The do 'file' and require 'file' forms are carryovers from days long past when the *.pl file extension meant "Perl Library." The modern way of reusing code in Perl is to organize it into modules. Calling something a "module" instead of a "library" is just semantics, but the words mean distinctly different things in Perl culture. A library is just a collection of subroutines; a module provides a namespace, making it far more suitable for reuse.
use Module is the normal way of using code from a module. Note that Module is the package name as a bareword and not a quoted string containing a file name. Perl handles the translation from a package name to a file name for you. use statements happen at compile time and throw an exception if they fail. This means that if a module your code depends on isn't available or fails to load the error will be apparent immediately. Additionally, use automatically calls the import() method of the module if it has one which can save you a little typing.
require Module is like use Module except that it happens at runtime and does not automatically call the module's import() method. Normally you want to use use to fail early and predictably, but sometimes require is better. For example, require can be used to delay the loading of large modules which are only occasionally required or to make a module optional. (i.e. use the module if it's available but fall back on something else or reduce functionality if it isn't.)

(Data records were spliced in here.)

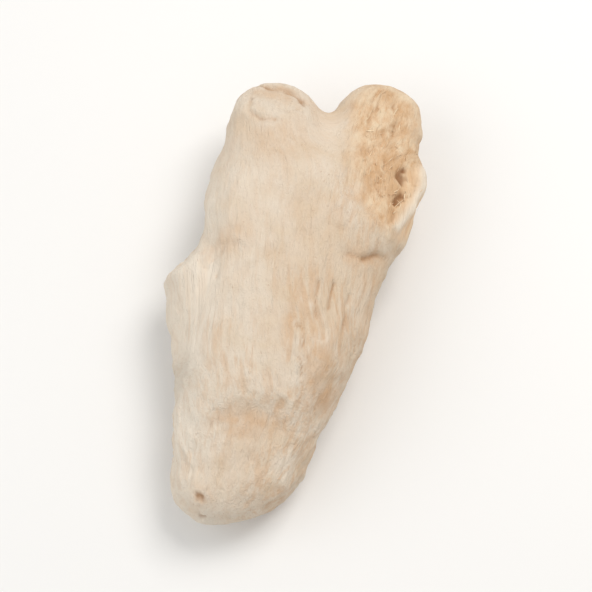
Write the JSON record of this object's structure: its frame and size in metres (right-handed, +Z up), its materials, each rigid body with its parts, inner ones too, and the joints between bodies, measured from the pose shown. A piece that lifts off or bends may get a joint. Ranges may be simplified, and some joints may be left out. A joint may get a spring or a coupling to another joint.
{
  "type": "dried ginger root",
  "caption": "Piece of whole dried ginger rhizome, scraped and knobbly, with stub fingers and a snapped end, lying on its pared underside.",
  "frame": {"origin": "middle of the bounding box's base, on the surface the root lies on", "axes": "+Y along the root's length, from the rounded heel to the stub fingers; +Z up, away from the surface; +X towards the snapped finger"},
  "size_m": [0.0248, 0.0422, 0.0125],
  "materials": {
    "dried_ginger": "matt and dusty, scraped pale beige flesh with tan fibre streaks, brown rind left in the creases and a rough straw-coloured snapped end"
  },
  "bodies": {
    "root": {"ginger_root": "dried_ginger"}
  },
  "joints": []
}
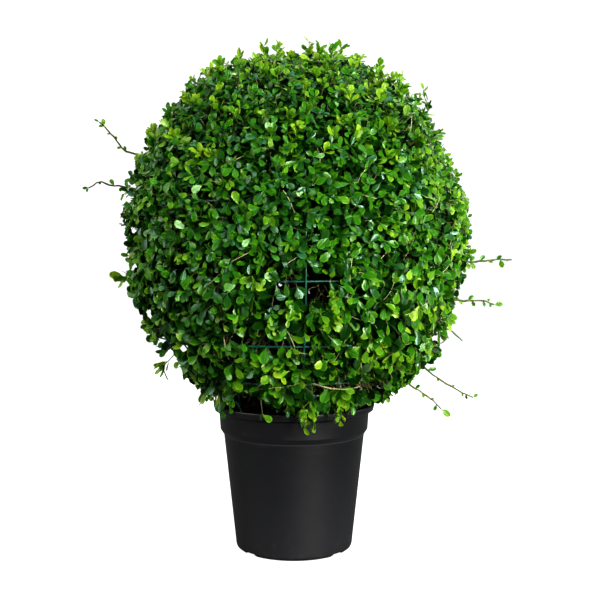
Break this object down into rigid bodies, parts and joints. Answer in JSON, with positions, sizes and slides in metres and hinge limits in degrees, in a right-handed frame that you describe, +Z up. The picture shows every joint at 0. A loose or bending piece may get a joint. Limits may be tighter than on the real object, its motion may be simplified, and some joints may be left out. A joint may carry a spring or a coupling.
{
  "type": "potted ball topiary",
  "caption": "Fukien tea shrub clipped to a leafy ball over a green wire form, on a short hidden stem in a black plastic nursery pot.",
  "frame": {"origin": "centre of the pot's underside, on the ground", "axes": "+Z up, -Y towards the front of the picture, +X to its right"},
  "size_m": [0.8313, 0.8035, 1.0074],
  "materials": {
    "pot_plastic": "satin",
    "soil": "matte",
    "bark": "rough",
    "coated_wire": "satin",
    "foliage": "satin"
  },
  "bodies": {
    "root": {"pot": "pot_plastic", "root_ball": "soil", "trunk": "bark", "bough_upper_1": "bark", "bough_upper_2": "bark", "bough_upper_3": "bark", "bough_upper_4": "bark", "bough_upper_5": "bark", "bough_lower_1": "bark", "bough_lower_2": "bark", "bough_lower_3": "bark", "bough_lower_4": "bark", "bough_lower_5": "bark", "bough_lower_6": "bark", "wire_rib_1": "coated_wire", "wire_rib_2": "coated_wire", "wire_rib_3": "coated_wire", "wire_rib_4": "coated_wire", "wire_rib_5": "coated_wire", "wire_rib_6": "coated_wire", "wire_ring_1": "coated_wire", "wire_ring_2": "coated_wire", "wire_ring_3": "coated_wire", "wire_ring_4": "coated_wire", "wire_ring_5": "coated_wire", "wire_ring_6": "coated_wire", "wire_ring_top": "coated_wire", "foliage_top": "foliage", "foliage_upper_1": "foliage", "foliage_upper_2": "foliage", "foliage_upper_3": "foliage", "foliage_upper_4": "foliage", "foliage_upper_5": "foliage", "foliage_lower_1": "foliage", "foliage_lower_2": "foliage", "foliage_lower_3": "foliage", "foliage_lower_4": "foliage", "foliage_lower_5": "foliage", "foliage_lower_6": "foliage"}
  },
  "joints": []
}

Strictly speaking, the only difference between require Module and require 'file' is that the first form triggers the automatic translation from a package name like Foo::Bar to a file name like Foo/Bar.pm while the latter form expects a filename to start with. By convention, though, the first form is used for loading modules while the second form is used for loading libraries.
There is a major preference for using use, because it happens at an earlier state BEGIN {} during compilation, and the errors tend to be propagated to the user at a more appropriate time. It also calls the sub import {} function which gives the caller control over the import process. This is something that is heavily used. You can get the same effect, by calling the specific namespace's import, but that requires you to know the name of the namespace, and the file, and to code the call to the subroutine... which is a lot more work. Conversely, use, just requires you to know the namespace, and then it requires the file with the matching namespace -- thus making the link between namespaces and files less of an conscious to the user.
Read perldoc -f use, and perldoc -f require, for more information. Per perldoc -f use:
use is the same as BEGIN { require Module; Module->import( LIST ); } Which is just a lot more ugly.
The main difference is around import/export. use is preferred when you're making use of a module because it allows you to specify which routines you wish to import into your namespace :
use MyModule qw(foo bar baz); # allows foo(), bar() and baz() to be used
use MyModule qw(); # Requires explicit naming (e.g. MyModule::foo).
use also gives runs the module's import() procedure which is often used to set the module up.
See the perldoc for use for more detail.
Using use to module will include module during compile time which increases speed but uses more memory, whereas using require module will include during run time. Requiring a module without using import when needed uses less memory but reduces speed.